**Stated exercise**:
Return the listing below in full, with every line exactly as it is.

**Data provided**:
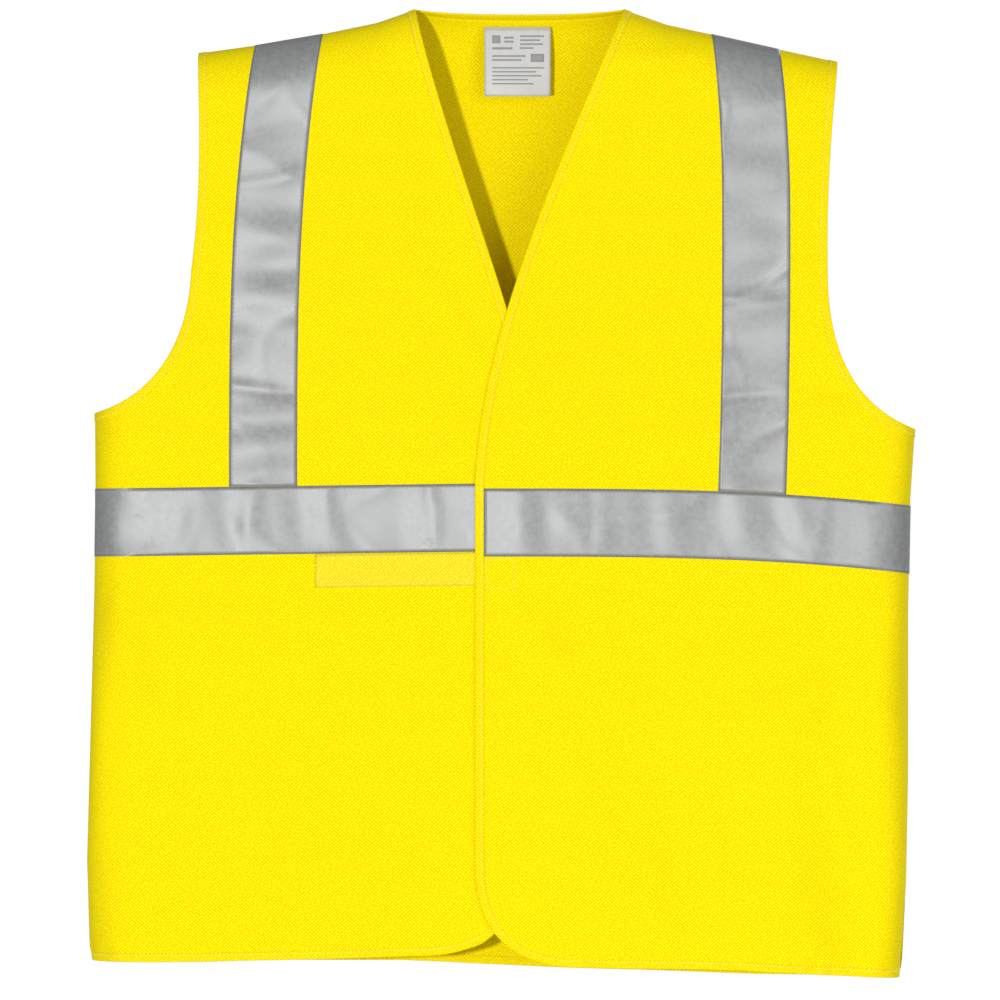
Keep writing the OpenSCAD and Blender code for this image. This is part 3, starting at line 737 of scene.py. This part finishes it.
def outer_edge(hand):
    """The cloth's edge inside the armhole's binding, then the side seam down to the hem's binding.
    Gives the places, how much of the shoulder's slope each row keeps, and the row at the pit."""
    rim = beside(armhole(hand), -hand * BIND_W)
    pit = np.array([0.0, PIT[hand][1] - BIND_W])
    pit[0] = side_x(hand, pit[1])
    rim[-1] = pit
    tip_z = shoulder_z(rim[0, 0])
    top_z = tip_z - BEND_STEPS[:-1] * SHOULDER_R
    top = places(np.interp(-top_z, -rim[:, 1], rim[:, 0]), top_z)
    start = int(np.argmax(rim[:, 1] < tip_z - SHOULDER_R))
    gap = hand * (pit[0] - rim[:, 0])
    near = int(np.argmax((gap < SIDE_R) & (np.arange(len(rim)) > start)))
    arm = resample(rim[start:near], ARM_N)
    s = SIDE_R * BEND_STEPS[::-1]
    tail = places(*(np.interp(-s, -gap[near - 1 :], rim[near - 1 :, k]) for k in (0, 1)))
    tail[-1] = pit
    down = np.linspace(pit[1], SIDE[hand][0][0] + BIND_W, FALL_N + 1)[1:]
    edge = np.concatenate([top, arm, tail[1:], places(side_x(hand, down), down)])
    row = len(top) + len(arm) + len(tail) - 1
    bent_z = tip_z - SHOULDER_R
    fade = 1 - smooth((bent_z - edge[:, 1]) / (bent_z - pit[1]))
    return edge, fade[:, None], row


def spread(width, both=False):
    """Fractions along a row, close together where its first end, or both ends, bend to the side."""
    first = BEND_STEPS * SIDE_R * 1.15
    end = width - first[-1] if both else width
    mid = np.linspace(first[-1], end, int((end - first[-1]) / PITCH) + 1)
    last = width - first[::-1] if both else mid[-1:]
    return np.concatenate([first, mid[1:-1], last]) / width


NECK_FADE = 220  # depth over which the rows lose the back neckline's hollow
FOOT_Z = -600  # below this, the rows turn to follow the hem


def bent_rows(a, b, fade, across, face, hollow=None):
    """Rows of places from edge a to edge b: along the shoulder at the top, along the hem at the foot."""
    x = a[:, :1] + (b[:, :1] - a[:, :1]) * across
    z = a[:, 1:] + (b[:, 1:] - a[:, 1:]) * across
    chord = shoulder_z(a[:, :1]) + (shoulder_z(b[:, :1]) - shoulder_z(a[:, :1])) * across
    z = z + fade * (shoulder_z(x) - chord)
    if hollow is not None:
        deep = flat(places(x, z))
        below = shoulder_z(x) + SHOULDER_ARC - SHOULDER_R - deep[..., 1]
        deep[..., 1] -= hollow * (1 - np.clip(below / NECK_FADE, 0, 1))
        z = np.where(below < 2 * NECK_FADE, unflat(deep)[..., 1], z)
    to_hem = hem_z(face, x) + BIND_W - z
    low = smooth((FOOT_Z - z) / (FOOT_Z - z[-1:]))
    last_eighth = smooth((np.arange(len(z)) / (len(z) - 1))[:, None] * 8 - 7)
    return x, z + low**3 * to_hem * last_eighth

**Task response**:
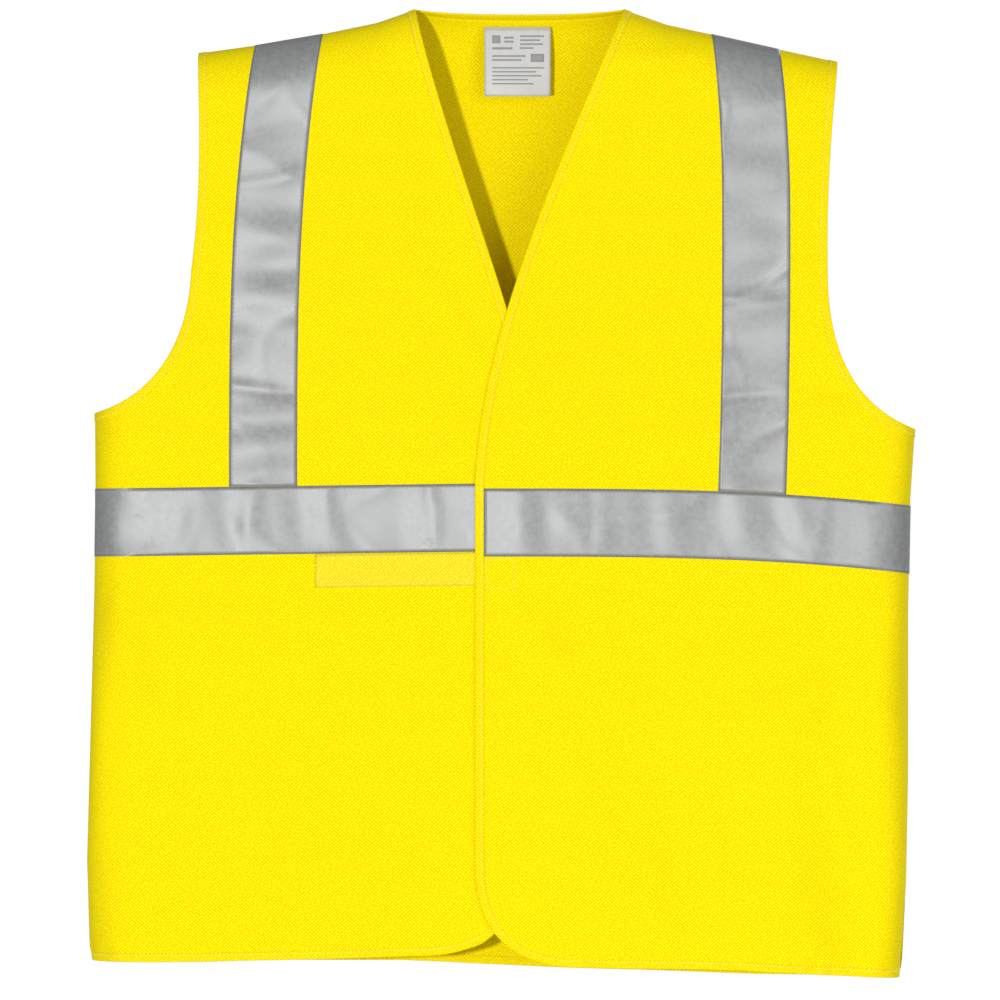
Keep writing the OpenSCAD and Blender code for this image. This is part 3, starting at line 737 of scene.py. This part finishes it.
def outer_edge(hand):
    """The cloth's edge inside the armhole's binding, then the side seam down to the hem's binding.
    Gives the places, how much of the shoulder's slope each row keeps, and the row at the pit."""
    rim = beside(armhole(hand), -hand * BIND_W)
    pit = np.array([0.0, PIT[hand][1] - BIND_W])
    pit[0] = side_x(hand, pit[1])
    rim[-1] = pit
    tip_z = shoulder_z(rim[0, 0])
    top_z = tip_z - BEND_STEPS[:-1] * SHOULDER_R
    top = places(np.interp(-top_z, -rim[:, 1], rim[:, 0]), top_z)
    start = int(np.argmax(rim[:, 1] < tip_z - SHOULDER_R))
    gap = hand * (pit[0] - rim[:, 0])
    near = int(np.argmax((gap < SIDE_R) & (np.arange(len(rim)) > start)))
    arm = resample(rim[start:near], ARM_N)
    s = SIDE_R * BEND_STEPS[::-1]
    tail = places(*(np.interp(-s, -gap[near - 1 :], rim[near - 1 :, k]) for k in (0, 1)))
    tail[-1] = pit
    down = np.linspace(pit[1], SIDE[hand][0][0] + BIND_W, FALL_N + 1)[1:]
    edge = np.concatenate([top, arm, tail[1:], places(side_x(hand, down), down)])
    row = len(top) + len(arm) + len(tail) - 1
    bent_z = tip_z - SHOULDER_R
    fade = 1 - smooth((bent_z - edge[:, 1]) / (bent_z - pit[1]))
    return edge, fade[:, None], row


def spread(width, both=False):
    """Fractions along a row, close together where its first end, or both ends, bend to the side."""
    first = BEND_STEPS * SIDE_R * 1.15
    end = width - first[-1] if both else width
    mid = np.linspace(first[-1], end, int((end - first[-1]) / PITCH) + 1)
    last = width - first[::-1] if both else mid[-1:]
    return np.concatenate([first, mid[1:-1], last]) / width


NECK_FADE = 220  # depth over which the rows lose the back neckline's hollow
FOOT_Z = -600  # below this, the rows turn to follow the hem


def bent_rows(a, b, fade, across, face, hollow=None):
    """Rows of places from edge a to edge b: along the shoulder at the top, along the hem at the foot."""
    x = a[:, :1] + (b[:, :1] - a[:, :1]) * across
    z = a[:, 1:] + (b[:, 1:] - a[:, 1:]) * across
    chord = shoulder_z(a[:, :1]) + (shoulder_z(b[:, :1]) - shoulder_z(a[:, :1])) * across
    z = z + fade * (shoulder_z(x) - chord)
    if hollow is not None:
        deep = flat(places(x, z))
        below = shoulder_z(x) + SHOULDER_ARC - SHOULDER_R - deep[..., 1]
        deep[..., 1] -= hollow * (1 - np.clip(below / NECK_FADE, 0, 1))
        z = np.where(below < 2 * NECK_FADE, unflat(deep)[..., 1], z)
    to_hem = hem_z(face, x) + BIND_W - z
    low = smooth((FOOT_Z - z) / (FOOT_Z - z[-1:]))
    last_eighth = smooth((np.arange(len(z)) / (len(z) - 1))[:, None] * 8 - 7)
    return x, z + low**3 * to_hem * last_eighth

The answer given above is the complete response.